• TASK OBJECTIVE: What follows is a listing. Return every line of it exactly.

• MATERIAL PROVIDED:
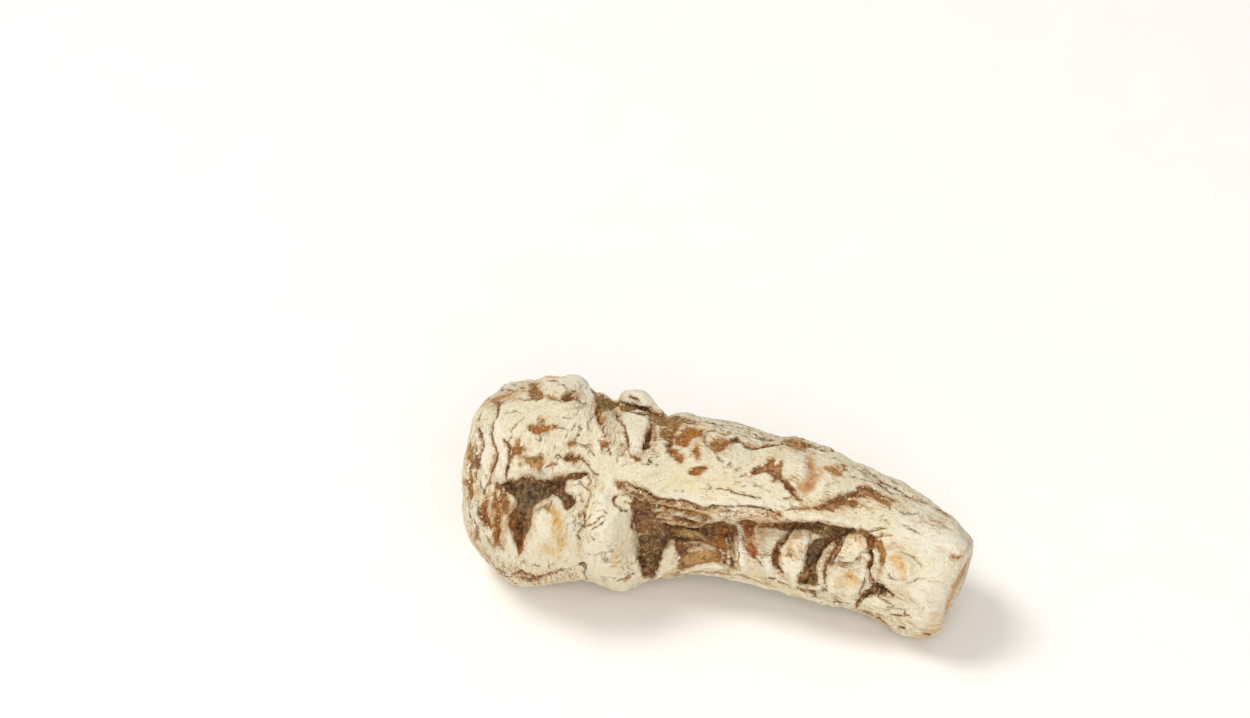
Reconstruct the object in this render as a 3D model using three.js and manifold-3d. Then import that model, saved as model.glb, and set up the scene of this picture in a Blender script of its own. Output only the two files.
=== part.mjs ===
// Dong quai root: one dried piece of the main root of Angelica sinensis, lying on its side.
// A blunt cut crown is at -X, the narrower cut tail at +X. Millimetres, +Z up, resting on z = 0.
// A lathe blank is drawn out along the root's spine, and its skin is then swollen and sunk.
import * as THREE from "three";
import { mergeVertices } from "three/addons/utils/BufferGeometryUtils.js";
import Module from "manifold-3d";

const { smoothstep, degToRad, radToDeg, euclideanModulo } = THREE.MathUtils;

// ---- driving dimensions ----
const CROWN_X = -35.1; // the crown's end face
const TAIL_X = 33.4; // the tail's cut face
const NOMINAL_RADIUS = 11; // of the lathe blank, before its sections are scaled
const CROWN_ROUNDING = 5.0; // how far the crown's edge is worn round
const TAIL_ROUNDING = 3.4; // how far the tail's edge is worn round
const CROWN_DOME = 0.7; // how far the crown's face stands proud of its rim
const CROWN_RIM = 0.9; // where the rounding of the crown's edge takes over from the dome
const TAIL_LEAN = 0.17; // the tail is cut aslant: its top stands further out than its foot
const CROWN_LEAN = 0.06; // and so does the crown's
const LEAN_REACH = 12; // the leans fade out this far from their ends
const ROWS = 68; // rings of skin from one end to the other
const COLUMNS = 66; // facets round each ring
const FLOOR = 0; // the skin is worn flat where it rests
const TOUCHING = 1e-3; // corners closer than this are one
const SKIN_COLOUR = 0xebe0c0;
const SKIN_ROUGHNESS = 0.88;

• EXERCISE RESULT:
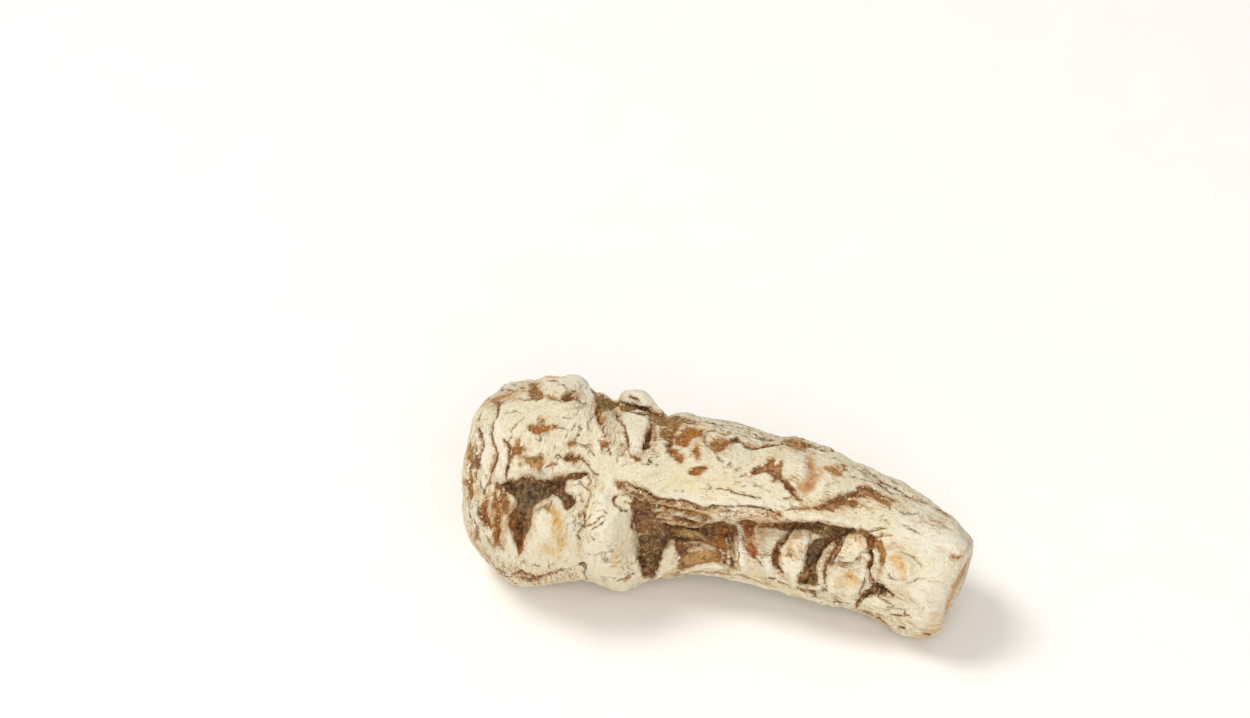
Reconstruct the object in this render as a 3D model using three.js and manifold-3d. Then import that model, saved as model.glb, and set up the scene of this picture in a Blender script of its own. Output only the two files.
=== part.mjs ===
// Dong quai root: one dried piece of the main root of Angelica sinensis, lying on its side.
// A blunt cut crown is at -X, the narrower cut tail at +X. Millimetres, +Z up, resting on z = 0.
// A lathe blank is drawn out along the root's spine, and its skin is then swollen and sunk.
import * as THREE from "three";
import { mergeVertices } from "three/addons/utils/BufferGeometryUtils.js";
import Module from "manifold-3d";

const { smoothstep, degToRad, radToDeg, euclideanModulo } = THREE.MathUtils;

// ---- driving dimensions ----
const CROWN_X = -35.1; // the crown's end face
const TAIL_X = 33.4; // the tail's cut face
const NOMINAL_RADIUS = 11; // of the lathe blank, before its sections are scaled
const CROWN_ROUNDING = 5.0; // how far the crown's edge is worn round
const TAIL_ROUNDING = 3.4; // how far the tail's edge is worn round
const CROWN_DOME = 0.7; // how far the crown's face stands proud of its rim
const CROWN_RIM = 0.9; // where the rounding of the crown's edge takes over from the dome
const TAIL_LEAN = 0.17; // the tail is cut aslant: its top stands further out than its foot
const CROWN_LEAN = 0.06; // and so does the crown's
const LEAN_REACH = 12; // the leans fade out this far from their ends
const ROWS = 68; // rings of skin from one end to the other
const COLUMNS = 66; // facets round each ring
const FLOOR = 0; // the skin is worn flat where it rests
const TOUCHING = 1e-3; // corners closer than this are one
const SKIN_COLOUR = 0xebe0c0;
const SKIN_ROUGHNESS = 0.88;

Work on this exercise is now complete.